China can shut down mines.
But they can’t shut down hope.
Craig Fraser
December 28, 2025 AT 02:11Of course China banned it. They’re a dictatorship. What did you expect? They don’t want people owning anything they can’t control. This isn’t economics. It’s totalitarianism dressed up as policy.
And yet somehow, you all act like this is a success story. It’s not. It’s a warning.
Jacob Lawrenson
December 28, 2025 AT 21:46China went full cyber-dictator mode 😱 and honestly? I’m kinda impressed? Like, they didn’t just ban it-they erased it from existence. 🤯
Also, digital yuan? That’s next-level control. I’m not saying I like it… but I respect the hustle. 💪
Meanwhile, I’m over here mining Monero on my laptop while my cat sleeps on the keyboard. 😺
Zavier McGuire
December 29, 2025 AT 14:23They banned it because they’re scared.
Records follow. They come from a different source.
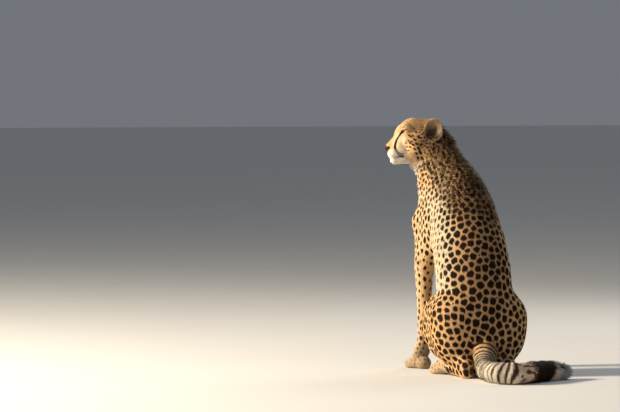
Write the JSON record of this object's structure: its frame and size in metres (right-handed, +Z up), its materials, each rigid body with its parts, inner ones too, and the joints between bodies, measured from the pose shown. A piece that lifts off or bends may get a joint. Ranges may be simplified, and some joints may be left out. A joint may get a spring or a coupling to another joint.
{
  "type": "sitting cheetah model",
  "caption": "Still, life-size cheetah that sits on its haunches, its head turned over its left shoulder and its tail curled on the floor.",
  "frame": {"origin": "on the floor, under the middle of the whole model's box", "axes": "+X the way the trunk and the forepaws face, +Y to the animal's left, +Z up"},
  "size_m": [0.8344, 0.471, 0.9044],
  "materials": {
    "coat": "matte",
    "pale_coat": "matte",
    "eyes": "gloss",
    "nose_and_claws": "satin"
  },
  "bodies": {
    "root": {"torso": "coat", "neck": "coat", "head": "coat", "ear_left": "coat", "ear_right": "coat", "upper_foreleg_left": "coat", "forearm_left": "coat", "thigh_left": "coat", "lower_leg_left": "coat", "upper_foreleg_right": "coat", "forearm_right": "coat", "thigh_right": "coat", "lower_leg_right": "coat", "tail_base": "coat", "tail_bend": "coat", "tail_banded": "coat", "forepaw_left": "pale_coat", "forepaw_right": "pale_coat", "hind_foot_left": "pale_coat", "hind_foot_right": "pale_coat", "tail_tip": "pale_coat", "eye_left": "eyes", "eye_right": "eyes"}
  },
  "joints": []
}
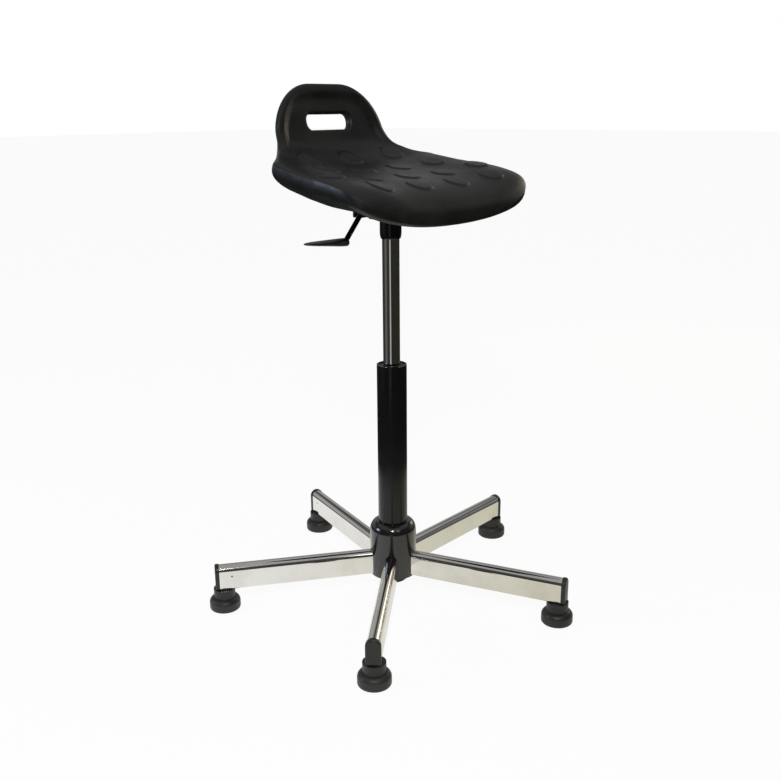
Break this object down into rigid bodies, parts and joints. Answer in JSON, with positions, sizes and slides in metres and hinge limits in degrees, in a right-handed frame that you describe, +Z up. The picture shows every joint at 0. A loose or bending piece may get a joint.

That’s it. No deep meaning. Just fear.
And now everyone’s acting like China’s some genius. Nah. They’re just controlling. Simple as that.
Vyas Koduvayur
December 31, 2025 AT 08:46You’re missing the point. It’s not about fear. It’s about infrastructure. China didn’t ban crypto because they’re scared of Bitcoin. They banned it because Bitcoin is incompatible with their infrastructure. The digital yuan isn’t a reaction-it’s the destination. Everything else is just noise.
Think of it like this: if you’re building a highway system, you don’t leave space for horses. You don’t negotiate with horse owners. You just build the highway and let them adapt.
China built the highway. The rest of the world is still arguing over whether horses are ‘freedom.’